Recall that the symbol for the cationic component of an ionic compound is written first in an ionic chemical formula, and that, after removing the "+" and "–" signs from each of the constituent ion symbols, the subscripts in an ionic base formula can be derived using either the "Ratio Method" or the "Criss-Cross Method." Finally, the generated subscripts must be reduced to the lowest-common ratio of whole numbers, if possible, and any explicitly-written "1"s must be removed.
By applying these rules to the cationic, H+1, and anionic, X–1, components of an Arrhenius acid, a formula pattern of "HX" results. Because no subscripts are explicitly-written in this formula pattern, this type of Arrhenius acid, which, due to its chemical composition, is known as a "hydrohalogenated Arrhenius acid," must contain one proton, H+1, and one halide ion, X–1. In order to obtain the chemical formula of a particular hydrohalogenated Arrhenius acid, the "X" portion of the pattern that is shown above can be replaced with the elemental symbol for a specific halogen.
For example, write the chemical formula of the Arrhenius acid that contains a chloride ion.
As stated above, an Arrhenius acid contains a proton, H+1, by definition, and a component that ionizes to produce a stable, negatively-charged particle. Because the indicated anion, the chloride ion, Cl–1, is a halide ion, the corresponding electrolyte is a hydrohalogenated Arrhenius acid, which can be generically-symbolized as "HX." In order to obtain the chemical formula of a particular hydrohalogenated Arrhenius acid, which contains one proton, H+1, and one halide ion, X–1, the "X" portion of the pattern that is shown above can be replaced with the elemental symbol for a specific halogen. Therefore, the chemical formula that corresponds to the Arrhenius acid that contains a chloride ion, Cl–1, is HCl.
Naming Hydrohalogenated (HX) Arrhenius Acids
The name of an ionic compound is based solely on the identities of the ions that it contains. Since the subscripts in an ionic chemical formula are the result of achieving charge-balance between the compound's constituent ions, referencing subscripts in an ionic chemical name is considered redundant. Therefore, the names of ionic compounds do not include any numerical prefixes.
As stated above, because all Arrhenius acids contain hydrogen, the name of a specific Arrhenius acid is derived from the name of its constituent anion. Therefore, because a hydrohalogenated, or "HX," Arrhenius acid contains a halide ion, X–1, the root term that indicates the identity of the halide ion must be incorporated into the name of the corresponding Arrhenius acid. Furthermore, in order to indicate that a molecule is classified as a hydrohalogenated Arrhenius acid, the prefix "hydro-" is written before the halide root word. Finally, because the substance that is being named contains a proton, H+1, in addition to a halide ion, X–1, the "-ide ion" suffix must be replaced by "-ic acid" in the acid name that is being developed.

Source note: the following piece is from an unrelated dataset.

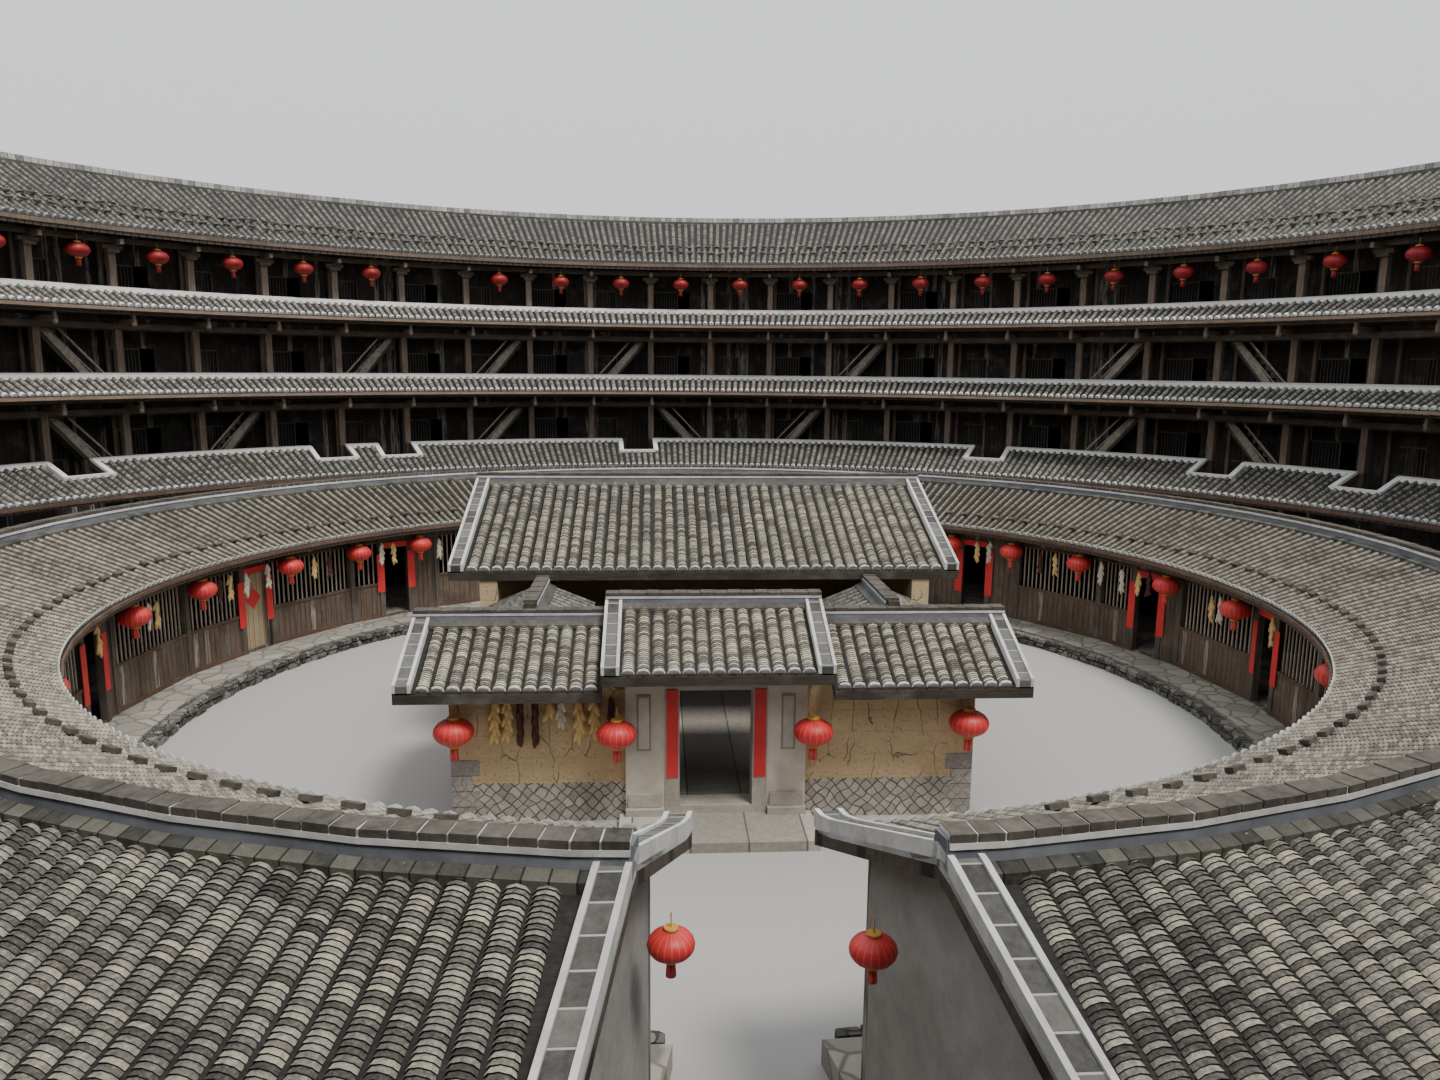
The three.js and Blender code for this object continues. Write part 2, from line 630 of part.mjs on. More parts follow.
function addHallWalls() {
  const space = hallRoofSpace();
  const high = 8;
  const inner = hall.halfWidth - hall.wall;
  const frontBack = hall.front + hall.frontWall;
  const gateSide = hallGate.halfWall + gap;
  const pieces = [
    ['hall_front_wall_left', box(-hall.halfWidth, -gateSide, hall.front, frontBack, 0, high)],
    ['hall_front_wall_right', box(gateSide, hall.halfWidth, hall.front, frontBack, 0, high)],
    ['hall_side_wall_left', box(-hall.halfWidth, -inner, frontBack + gap, hall.rear, 0, high)],
    ['hall_side_wall_right', box(inner, hall.halfWidth, frontBack + gap, hall.rear, 0, high)],
    ['hall_rear_wall', box(-inner + gap, inner - gap, hall.rear - hall.wall, hall.rear, 0, high)],
  ];
  for (const [name, solid] of pieces) {
    addSolid(name, solid.subtract(space), earth);
  }
  const gateWall = box(-hallGate.halfWall, hallGate.halfWall, hallGate.front, hallGate.rear, 0, high)
    .subtract(box(-hallGate.halfFrame, hallGate.halfFrame, -7, -5, -1, hallDoor.frameTop))
    .subtract(space);
  addSolid('hall_gate_wall', gateWall, earth);
  const halfFrame = hallGate.halfFrame - gap;
  const frame = box(
    -halfFrame,
    halfFrame,
    hallGate.front - 0.02,
    hallGate.rear + 0.02,
    hallDoor.frameBottom + gap,
    hallDoor.frameTop - gap,
  ).subtract(box(-hallGate.halfDoor, hallGate.halfDoor, -7, -5, hallDoor.sill, hallDoor.head));
  addSolid('hall_gate_frame', frame, granite);
}

function addHallBase() {
  const inner = hall.halfWidth - hall.wall - gap;
  const innerFrontEdge = hall.front + hall.frontWall + gap;
  const innerRear = hall.rear - hall.wall - gap;
  const halfFrame = hallGate.halfFrame - gap;
  const stepBack = hallGate.front - gap;
  const base = joinAll([
    box(-inner, inner, innerFrontEdge, innerRear, 0, hall.floorTop),
    box(-halfFrame, halfFrame, stepBack - 0.1, innerFrontEdge + 0.1, 0, hallStep.top),
    box(-hallStep.halfWidth, hallStep.halfWidth, hallStep.front, stepBack, 0, hallStep.top),
  ]);
  addSolid('hall_base', base, stone);
}

addOuterWall();
addMainRoof();
addFloors();
addGroundFront();
for (const storey of [2, 3, 4]) {
  addGallery(storey);
  addRoomFront(storey);
}
addSkirts();
addTerrace();
addInnerWalls();
addInnerRoof();
addDoorLeaf();
addHallBase();
addHallWalls();
addHallRoofs();

house.scale.setScalar(modelScale * millimetresPerMetre);

export default house;
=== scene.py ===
import json
import math

import bmesh
import bpy
from mathutils import Matrix, Vector

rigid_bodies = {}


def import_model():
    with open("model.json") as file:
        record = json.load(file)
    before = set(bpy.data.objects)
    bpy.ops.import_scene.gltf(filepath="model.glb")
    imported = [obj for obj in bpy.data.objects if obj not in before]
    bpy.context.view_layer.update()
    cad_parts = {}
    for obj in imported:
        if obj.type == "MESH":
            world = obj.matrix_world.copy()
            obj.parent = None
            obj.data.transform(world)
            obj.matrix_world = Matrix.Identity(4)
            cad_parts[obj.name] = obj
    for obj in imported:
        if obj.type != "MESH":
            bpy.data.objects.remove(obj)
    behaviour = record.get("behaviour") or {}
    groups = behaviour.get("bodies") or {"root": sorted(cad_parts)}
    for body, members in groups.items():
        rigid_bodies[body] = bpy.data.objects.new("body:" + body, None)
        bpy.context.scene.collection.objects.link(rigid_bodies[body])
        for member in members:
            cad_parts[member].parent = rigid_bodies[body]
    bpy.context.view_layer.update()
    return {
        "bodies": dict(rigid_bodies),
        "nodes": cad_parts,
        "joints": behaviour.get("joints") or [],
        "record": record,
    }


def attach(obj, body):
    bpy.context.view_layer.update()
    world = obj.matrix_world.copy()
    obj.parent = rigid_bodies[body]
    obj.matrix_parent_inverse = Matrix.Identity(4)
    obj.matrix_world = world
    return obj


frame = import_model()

# Sizes are metres of the real building; everything is halved into the 1:2 model as it is made.
# A bearing is in degrees from the main gate, at -Y, towards +X.
modelScale = 0.5
bayCount = 56
bayAngle = 360 / bayCount
innerBayCount = 28
innerBayAngle = 360 / innerBayCount
outerPhase = bayAngle / 2  # the outer ring's corners lie between its bays
house = "house"
leafBody = "door_leaf"
print("frame loaded")

# The photograph's camera: it stands in the upper gallery over the main gate.
photoView = {
    "place": (-1.153, -25.07, 8.95), "turnRight": 3.57, "tiltDown": 9.632, "roll": 0.497,
    "lens": 25.52, "sensor": 36.0, "near": 0.05, "far": 500,
}


def addCamera():
    data = bpy.data.cameras.new("photoCamera")
    data.sensor_fit = "HORIZONTAL"
    data.sensor_width = photoView["sensor"]
    data.lens = photoView["lens"]
    data.clip_start = photoView["near"]
    data.clip_end = photoView["far"]
    camera = bpy.data.objects.new("photoCamera", data)
    bpy.context.scene.collection.objects.link(camera)
    turn = Matrix.Rotation(-math.radians(photoView["turnRight"]), 4, "Z")
    tilt = Matrix.Rotation(math.radians(90 - photoView["tiltDown"]), 4, "X")
    roll = Matrix.Rotation(math.radians(photoView["roll"]), 4, "Z")
    place = Matrix.Translation(Vector(photoView["place"]) * modelScale)
    camera.matrix_world = place @ turn @ tilt @ roll
    bpy.context.scene.camera = camera


# Soft daylight from above, with less of it from the horizon.
daylight = {
    "zenith": (0.92, 0.95, 1.0), "horizon": (0.80, 0.81, 0.82), "horizonReach": 0.7, "skyStrength": 1.25,
    "sunColor": (1.0, 0.97, 0.92), "sunStrength": 2.8, "sunAngle": 16, "sunHeight": 62, "sunBearing": 40,
    "floorSize": 400, "floorColor": (0.40, 0.39, 0.37), "floorRoughness": 0.9,
}


# An input is linked to another node's output or gets a value.
def feedSocket(tree, socket, value):
    if isinstance(value, bpy.types.NodeSocket):
        tree.links.new(value, socket)
    elif socket.type == "RGBA":
        socket.default_value = (*value, 1)
    else:
        socket.default_value = value


def newNode(tree, kind, inputs=None, **settings):
    made = tree.nodes.new(kind)
    for key, value in settings.items():
        setattr(made, key, value)
    for key, value in (inputs or {}).items():
        feedSocket(tree, made.inputs[key], value)
    return made


def addDaylight():
    world = bpy.data.worlds.new("paleSky")
    bpy.context.scene.world = world
    world.use_nodes = True
    tree = world.node_tree
    where = newNode(tree, "ShaderNodeTexCoord").outputs["Generated"]
    height = newNode(tree, "ShaderNodeSeparateXYZ", {0: where}).outputs["Z"]
    reach = {"Value": height, "From Min": 0.0, "From Max": daylight["horizonReach"]}
    share = newNode(tree, "ShaderNodeMapRange", reach).outputs["Result"]
    tones = {"Factor": share, 6: daylight["horizon"], 7: daylight["zenith"]}
    background = tree.nodes["Background"].inputs
    feedSocket(tree, background["Color"], newNode(tree, "ShaderNodeMix", tones, data_type="RGBA").outputs[2])
    feedSocket(tree, background["Strength"], daylight["skyStrength"])
    data = bpy.data.lights.new("softSun", "SUN")
    data.color = daylight["sunColor"]
    data.energy = daylight["sunStrength"]
    data.angle = math.radians(daylight["sunAngle"])
    sun = bpy.data.objects.new("softSun", data)
    bpy.context.scene.collection.objects.link(sun)
    lean = Matrix.Rotation(math.radians(90 - daylight["sunHeight"]), 4, "X")
    swing = Matrix.Rotation(math.radians(daylight["sunBearing"]), 4, "Z")
    sun.matrix_world = swing @ lean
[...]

For example, write the name of the Arrhenius acid that is symbolized as HCl.
Because the given chemical formula contains one proton, H+1, and one halide ion, Cl–1, the corresponding molecule can be classified as a hydrohalogenated, or "HX," Arrhenius acid. In order to name this type of acid, the prefix "hydro-" is written before the halide root term, which corresponds to the identity of the halide ion, and the "-ide ion" suffix is replaced by "-ic acid." Therefore, because the molecule that is symbolized above contains a chloride ion, Cl–1, the root word "chlor" is incorporated into the acid name that is being developed. The full name of the given molecule, hydrochloric acid, is completed by writing the prefix "hydro-" before the "chlor" root term, and replacing the "-ide ion" suffix with "-ic acid."